Конечно, Россия существует в союзе с другими народами, что создает невиданную возможность взаимообогащения. Я убежден, что России чужд национализм, а патриотизм, неотделимый от русской культуры, – совершенно другое мировоззрение, открытое по отношению к другим народам и сочетаемое с любовью и уважением к ним.

Та или иная степень реализации братства, дружбы или хотя бы нормального сосуществования народов лежит не в неосуществимой нивелировке их, не в поглощении одной цивилизацией других (такая попытка, по существу, явилась бы агрессией, в какой бы форме она ни предпринималась, и поэтому неизбежно встретила бы мощную ответную реакцию), а в осознании общечеловеческого единства, общности судеб, взаимозависимости, но при сохранении в то же время права на собственный путь и духовный суверенитет.

Тень

Люциферова крыла

«Московский комсомолец», 25 марта 1990

Каким образом вы выбрали именно такой жанр для своих рассказов? Это, в общем-то, странноватая сторона.

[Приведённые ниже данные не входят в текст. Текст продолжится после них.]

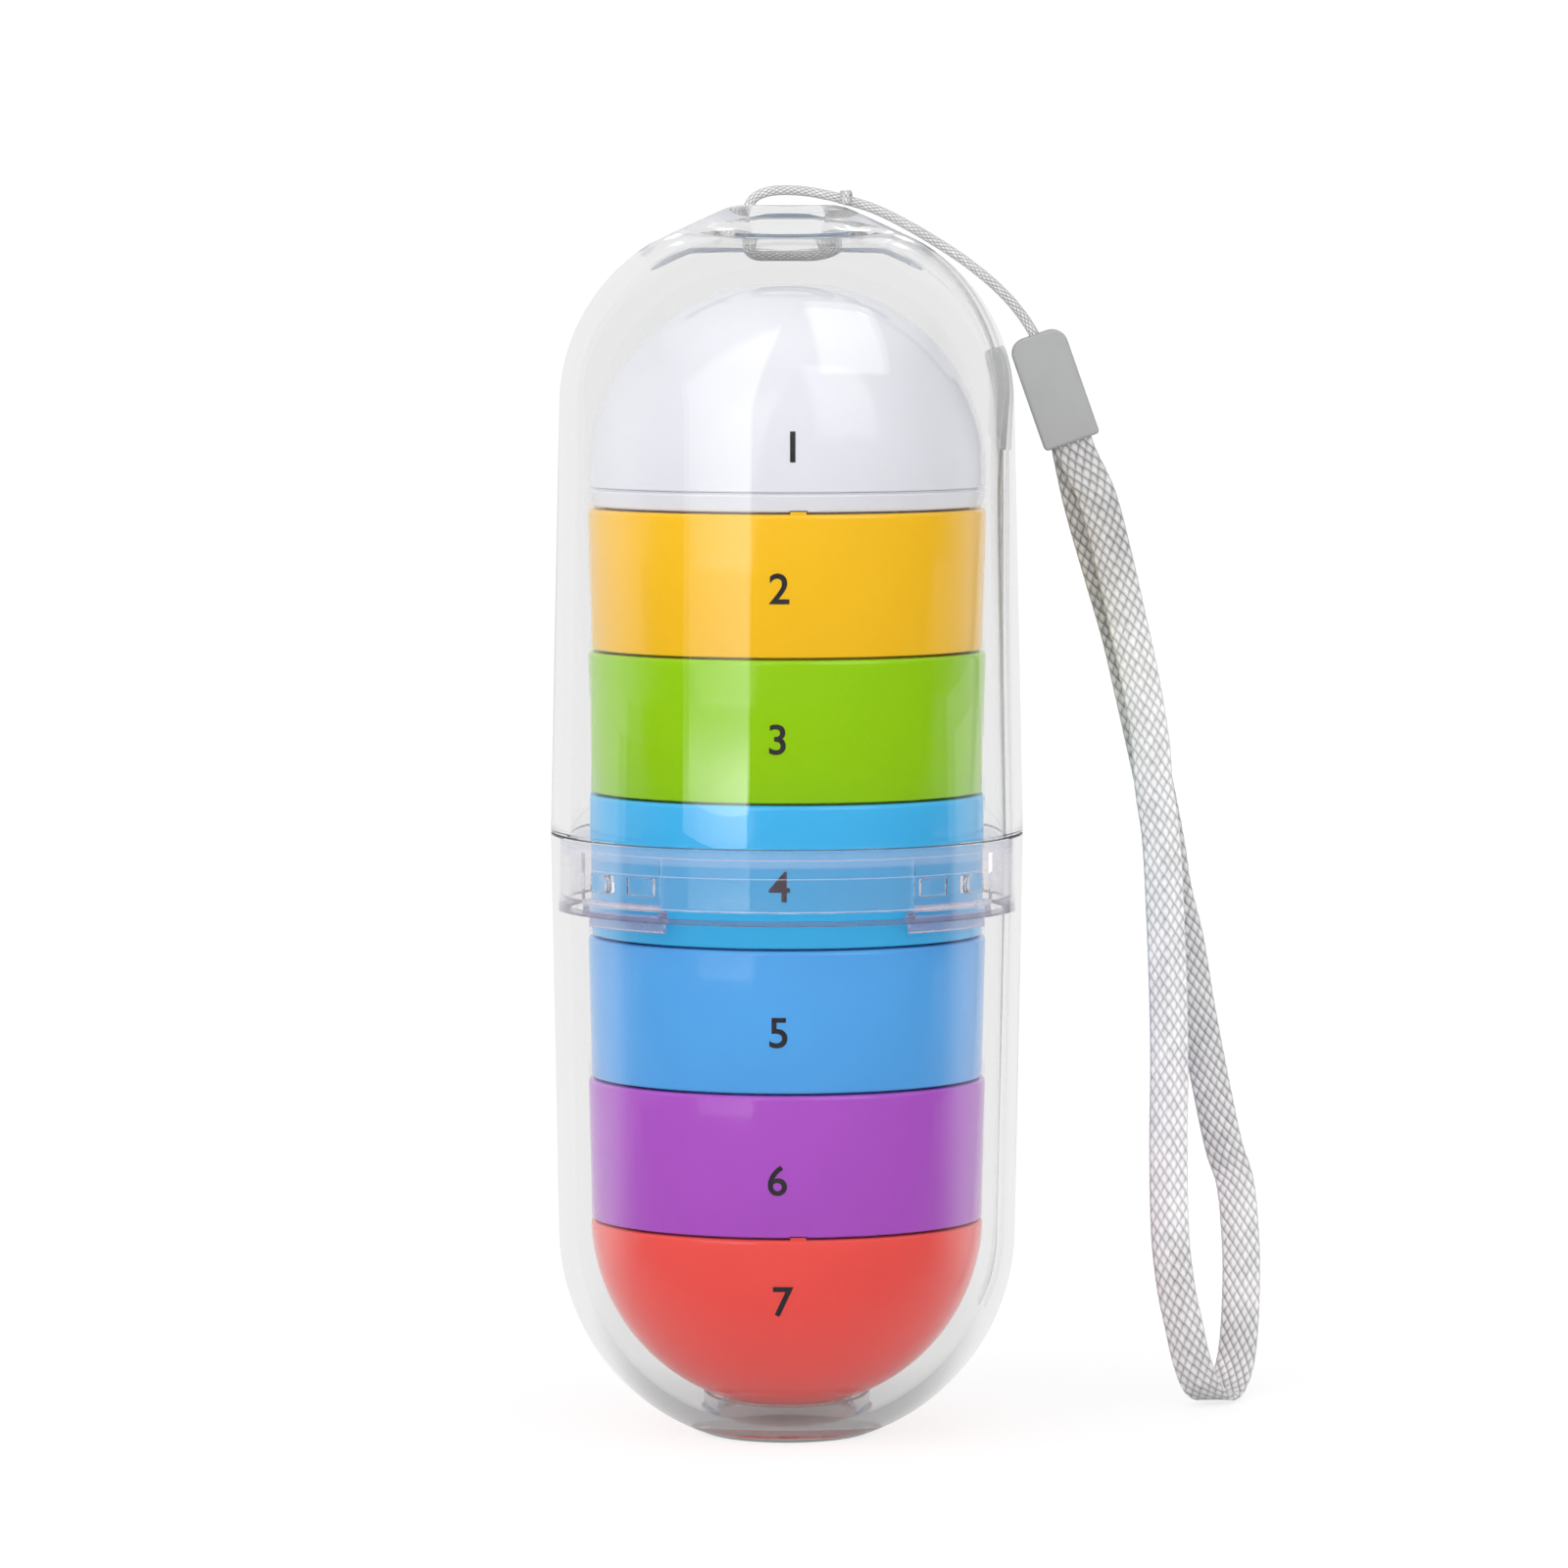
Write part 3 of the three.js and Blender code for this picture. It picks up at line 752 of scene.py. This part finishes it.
def block(size, place, turn=0, rounding=0):
    """A box of a given size, turned round the axis by an angle in degrees."""
    bm = bmesh.new()
    bmesh.ops.create_cube(bm, size=1)
    bmesh.ops.scale(bm, vec=size, verts=bm.verts)
    if rounding:
        bevel(bm, list(bm.edges), offset=rounding, segments=2)
    bmesh.ops.translate(bm, verts=bm.verts, vec=place)
    turn_about_axis(bm, turn)
    return bm


def wedge_turned(outline, middle, half, steps):
    """A closed outline spun through part of a turn, with its ends closed."""
    bm = bmesh.new()
    face = bm.faces.new([bm.verts.new((radius, 0, height)) for radius, height in outline])
    turn_about_axis(bm, middle - half)
    bmesh.ops.spin(
        bm,
        geom=[face, *face.edges, *face.verts],
        cent=(0, 0, 0),
        axis=(0, 0, 1),
        angle=math.radians(2 * half),
        steps=steps,
    )
    bmesh.ops.holes_fill(bm, edges=[e for e in bm.edges if e.is_boundary], sides=0)
    bmesh.ops.recalc_face_normals(bm, faces=bm.faces)
    return bm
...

Да, это немножко необычно. Скорее, необычна не форма, а содержание, которое у меня связано с определенным видением мира и человека. Все произошло довольно внезапно. До этого я пробовал писать. Получалось довольно гладко, но было подражанием тому, что прочитано. И вдруг совершенно неожиданно (я даже запомнил день) увидел в своем воображении необычную ситуацию. В общем-то ничего особенного, но в ней был неожиданный поворот. Я зафиксировал эту ситуацию и начал писать. Но чтобы войти в то видение, которое у меня возникло, я должен был делать определенные усилия. Это не было просто так – садишься и пишешь. Конечно, сюжетная линия у меня рождалась заранее, но когда я садился писать, самым трудным для меня было войти в определенное состояние. Потому что именно в этом состоянии, психологическом или духовном, появлялось это видение. Рождались эти человечки, фигурки, о которых так часто говорят прозаики, описывая своих героев.